- [Material provided]

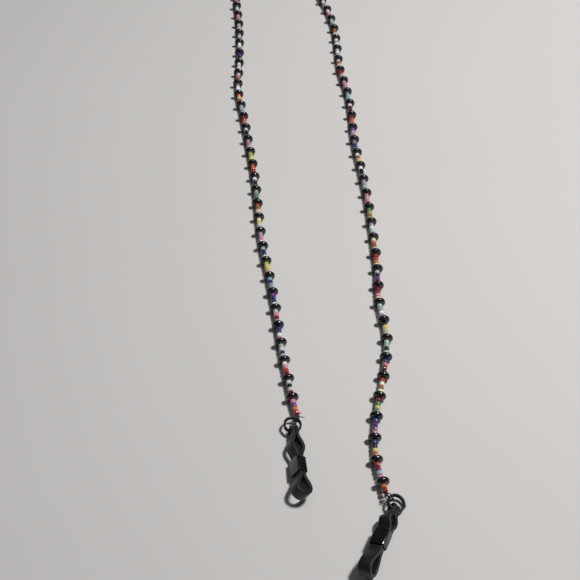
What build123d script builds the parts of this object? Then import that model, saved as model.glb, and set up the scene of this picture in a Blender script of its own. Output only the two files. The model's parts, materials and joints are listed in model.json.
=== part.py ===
# Beaded eyeglass retainer strap: glass beads strung on one thread, a split ring at each end,
# and on each ring a folded rubber loop with a sliding sleeve that grips a temple arm.
# Millimetres, +Z up. The strap lies on a flat surface at Z = 0; +Y runs from the grips to the neck.
import os
from build123d import *
from math import atan2, cos, degrees, pi, radians, sin, sqrt, tan

os.makedirs("parts", exist_ok=True)

# ---- driving dimensions ----
DISC_D = 4.65           # black disc bead: width, length along the thread, bore
DISC_L = 1.95
DISC_BORE = 0.9
SEED_D = 1.9            # seed bead
SEED_L = 1.45
SEED_BORE = 0.76
SEEDS_PER_GAP = 4
THREAD_D = 0.4
LEFT_GAP = 0.056        # slack between neighbouring beads on the left strand
RIGHT_GAP = 0.136       # and on the right strand
RING_R = 2.75           # split ring: mid radius of the wire and the wire's diameter
RING_WIRE = 0.7
KNOT_R = 0.55           # thread knot
STRIP_T = 1.1           # rubber strip: thickness and width
STRIP_W = 4.2
TAB_W = 3.8             # width of the pierced tab ends
TAB_HOLE_R = 1.28
TAB_TIP = 1.75          # hole centre to tab tip
LEG_GAP = 0.15          # between the two legs where they lie together
LOBE_IN = 1.4           # how far each leg bows out in the upper lobe
LOBE_START = 1.9        # along the grip, from the hole centre
WAIST_BEFORE = 3.2      # flat waist before and after the sleeve's middle
WAIST_AFTER = 3.5
GRIP_END_R = 1.9        # inner radius of the temple loop's round end
SLEEVE_L = 5.7          # slide sleeve
SLEEVE_W = 5.1
SLEEVE_H = 3.6
SLOT_W = 4.46
SLOT_H = 2.72
Z_THREAD = DISC_D / 2   # the discs rest on the surface
X0 = 3.94               # centres the whole strap on the origin
Y0 = 55.53

# ---- stringing pattern, from the left grip round the neck to the right grip ----
COLOURS = {
    "w": "white", "c": "cream", "y": "yellow", "l": "lime", "m": "mint", "e": "green",
    "s": "sky", "n": "navy", "u": "purple", "v": "mauve", "p": "pink", "r": "red",
    "d": "garnet", "o": "orange", "b": "amber", "k": "black", "g": "grey",
}
LEFT = (
    "roup dwkw drpw wnwm pwnn gdpw wnnu gsns cyyl wnnm wpvv gwyc ccbo kegg vknw ddoo "
    "lyll wvpv gkkw corr wsms voco vwwg vbpw gwww nknn ggww wgwg pwpw wvpp ggwg wpvp"
).split()
NECK = "wmgw copc knvw rrdo smsw gwvg llyc nnkg wdrp".split()
RIGHT = (
    "wpvw wppv mmgm bocb wgwg wwgw wocm rrgg ppvv smsg wkdd rooc uvvv vnnv wbyc wkkv vgmg "
    "pvpd elbc gwmm cobc rroc wkud drpc mgwv kycc mmkm nprk rcbc dele nuup nkyo rdsp or"
).split()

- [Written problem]
From the data above, copy each line where the string "that" appears.

- [Final result]
What build123d script builds the parts of this object? Then import that model, saved as model.glb, and set up the scene of this picture in a Blender script of its own. Output only the two files. The model's parts, materials and joints are listed in model.json.
# and on each ring a folded rubber loop with a sliding sleeve that grips a temple arm.